Not fast. Not elegantly. But consistently.
Running my first-ever 5k was a personal milestone. It proved that limits are often imaginary until challenged. Building on that, lining up for the Bournemouth 10k in October felt like stepping into unfamiliar territory equal parts nerves and excitement.
Running taught me discipline in a new way. It exposed weaknesses quickly and rewarded patience. And it added another layer to my adventures: sometimes the journey doesn’t need a rucksack, just a pair of trainers and the willingness to start.
Casper the Campervan: Scotland and the Isle of Skye
Midway through the year, Walking and Exploring gained a new team member: Casper, the adventure scout campervan.
What followed was one of the most memorable chapters of the year, an incredible journey around Scotland and the Isle of Skye.
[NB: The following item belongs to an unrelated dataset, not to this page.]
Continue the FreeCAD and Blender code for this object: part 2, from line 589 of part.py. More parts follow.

Waking up with mountains outside the door, cooking meals in wild places, and chasing weather windows became the rhythm of the days.
There were long drives. There were moments when the rain tested patience. But there were also sunsets that stopped me in my tracks, quiet trails far from crowds, and that rare feeling of complete immersion in the landscape.
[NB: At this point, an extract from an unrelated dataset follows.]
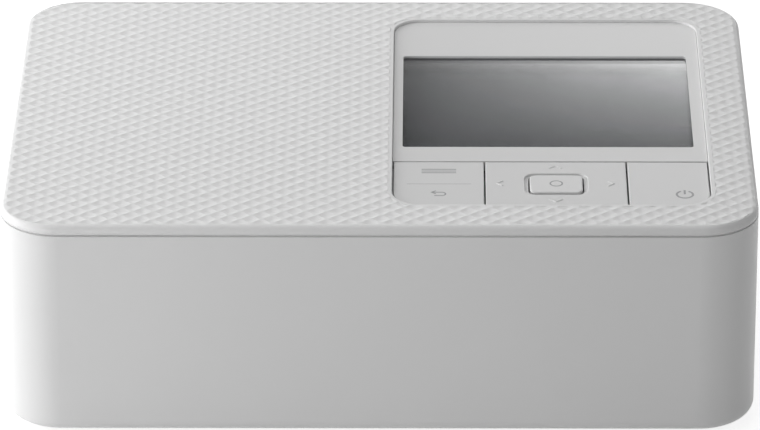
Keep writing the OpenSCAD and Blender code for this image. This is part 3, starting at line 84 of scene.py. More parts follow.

Casper didn’t just transport me he changed how I explored. Slower. More deliberately. More connected.
Lessons from the Mountains: Safety Is Not Optional
If there is one theme I consistently return to, it is safety and for good reason.
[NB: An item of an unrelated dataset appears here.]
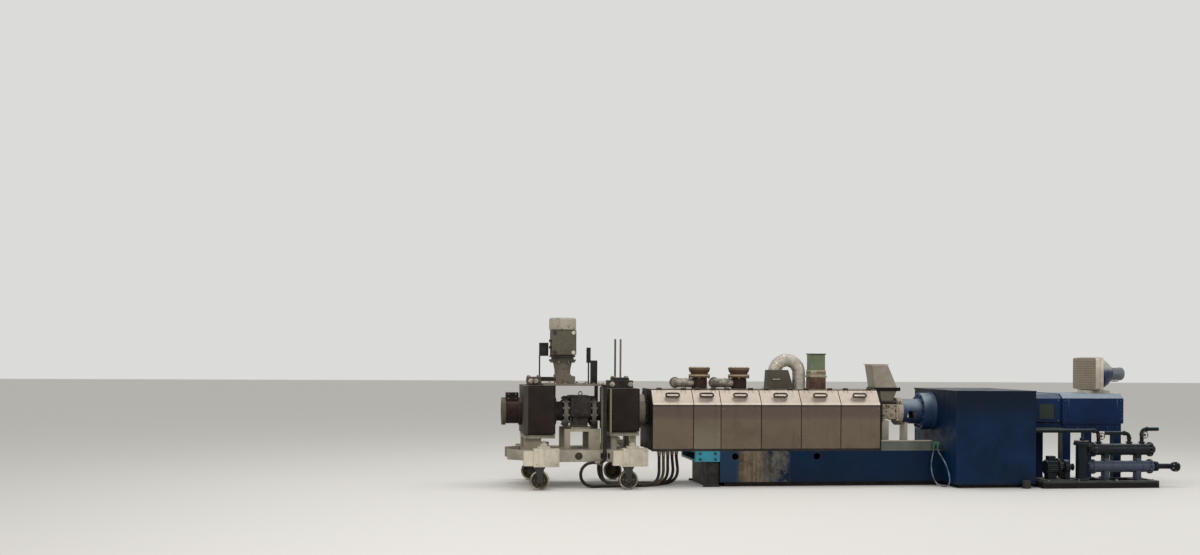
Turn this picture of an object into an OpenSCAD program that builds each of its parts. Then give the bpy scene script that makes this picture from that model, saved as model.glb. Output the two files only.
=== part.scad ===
// Twin-screw plastic extruder with its melt end on a wheeled carriage.
// X runs along the screws from the die to the motor, Y to the back, Z up.
// The origin is on the floor under the screws, about halfway along the machine.

/* [Screw line] */
// Height of the screw centreline above the floor
axis_z = 915; // [890:5:930]
// Left end of the row of barrel covers
cover_x0 = -2390; // [-2440:5:-2360]

/* [Barrel covers] */
// Length of a full cover along the barrel
lid_pitch = 510; // [495:5:530]
// Length of the narrow second cover
lid_narrow = 345; // [320:5:400]
// Width over the front and rear panels
cover_w = 900; // [880:10:1000]
// Width of the flat top deck between the sloping lids
ridge_w = 580; // [560:10:600]
// Height of the edge where the lids meet the front panels
shoulder_z = 1016; // [1000:2:1030]
// Height of the top deck
ridge_z = 1200; // [1190:2:1220]
// Thickness of the stainless sheet
sheet_t = 3; // [2:0.5:4]
// Gap round each moving lid
lid_gap = 6; // [5:0.5:8]
// Length of a lid's pull handle
pull_l = 180; // [140:5:220]

/* [Bed] */
// Height of the recessed plinth under the bed
plinth_h = 57; // [40:1:80]
// Height of the bed's top face above the floor
bed_top = 440; // [420:5:460]
// Plate thickness of the welded bed
bed_plate = 12; // [8:1:20]
// Radius of the round access holes in the bed's side
bed_hole_r = 42; // [25:1:60]

/* [Barrel] */
// Width of a barrel section's body
barrel_w = 270; // [230:5:300]
// Height of a barrel section's body
barrel_h = 200; // [170:5:220]
// Thickness of each section's bolting flange
barrel_flange_t = 32; // [20:1:45]
// Length of the feed section
feed_l = 220; // [200:5:260]

/* [Vents and feed] */
// Offset of the vent ports from the middle of their barrel sections
vent_shift = -55; // [-80:5:-30]
// Radius of a vent port's body
vent_r = 98; // [80:1:110]
// Radius of a vent port's flanges
vent_flange_r = 135; // [125:1:150]
// Height of a vent port's top above the deck
vent_h = 272; // [250:2:300]
// Radius of the wrapped side duct of a vent
vent_duct_r = 56; // [40:1:62]
// Place of the fume hood's middle along the barrel
hood_x = -688; // [-700:2:-680]
// Radius of the fume duct over the hood
fume_r = 80; // [65:1:90]
// Height of the arch of the fume duct, at its centreline
fume_top = 1564; // [1550:2:1600]
// Place of the stuffer's middle along the barrel
stuffer_x = -198; // [-205:1:-180]
// Height of the feed chute's rim
chute_top = 1522; // [1480:2:1560]
// Wall of the chute and the funnel
chute_wall = 4; // [3:0.5:6]

/* [Drive end] */
// Radius of the cream lantern flange
lantern_flange_r = 176; // [172:1:200]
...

This year reinforced that mountains do not care about experience, confidence, or intent. They respond only to preparation and decision-making.
Key lessons that came up time and again:
Over-prepare, always. Extra layers, spare gloves, and a hot drink are not luxuries.
Tell someone your plan. Routes, timings, and fallback options matter.
Navigation skills save lives. GPS is useful—but map and compass understanding is essential.
Conditions change quickly. A beautiful sunrise can mask dangerous wind chill and exposure.
Some of my most challenging days were not on big peaks, but on familiar ground in poor visibility. Those experiences shaped how I talk about the outdoors now: with enthusiasm, yes but also with honesty.
The Funny Moments That Keep It Real
Not every adventure was heroic.
There were wrong turns taken confidently. Mud encountered unexpectedly. Wind that made forward progress questionable at best and rain it always seemed to rain when on the ranges.
And then there were those moments when plans simply didn’t survive contact with reality weather closing in, visibility disappearing, or energy levels saying “today is not the day.”
Those moments matter. They keep Walking and Exploring grounded. They remind me and hopefully others that adventure does not require perfection. It requires adaptability and a sense of humour.
Looking Ahead: The 2026 Fan Dance Challenge
As one chapter closes, another begins.
In June 2026, I will take on the Fan Dance—a serious test of endurance, navigation, and mountaincraft. It is not a challenge to approach lightly. The Fan Dance demands respect, preparation, and accountability.
Training has already begun:
Structured hill work.
Navigation refreshers.
Fitness with purpose, not ego.
This challenge is not about proving anything. It is about continuing the journey, raising money for Cancer Research, raising awareness, and showing that disciplined preparation opens doors to experiences that once felt out of reach.
I will share the build-up honestly: the training days that go well, and the ones that don’t. Because authenticity matters, especially when the stakes are higher.
Gratitude, Growth, and What Comes Next
Walking and Exploring is not just about where I go it is about the community that walks alongside me.
To everyone who followed, supported, donated, commented, shared stories, or simply said “keep going”: thank you. This year was shaped as much by encouragement as by effort.
2025 proved something important to me. Progress is built one step at a time. Big challenges are simply small decisions repeated consistently. And adventure is always available to those willing to begin.
As I head into the mountains at the end of this year and step forward into 2026, I carry every lesson, every mile, and every memory with me.
And I will leave you with the words that continue to guide everything I do:
Remember, every journey starts with a first step.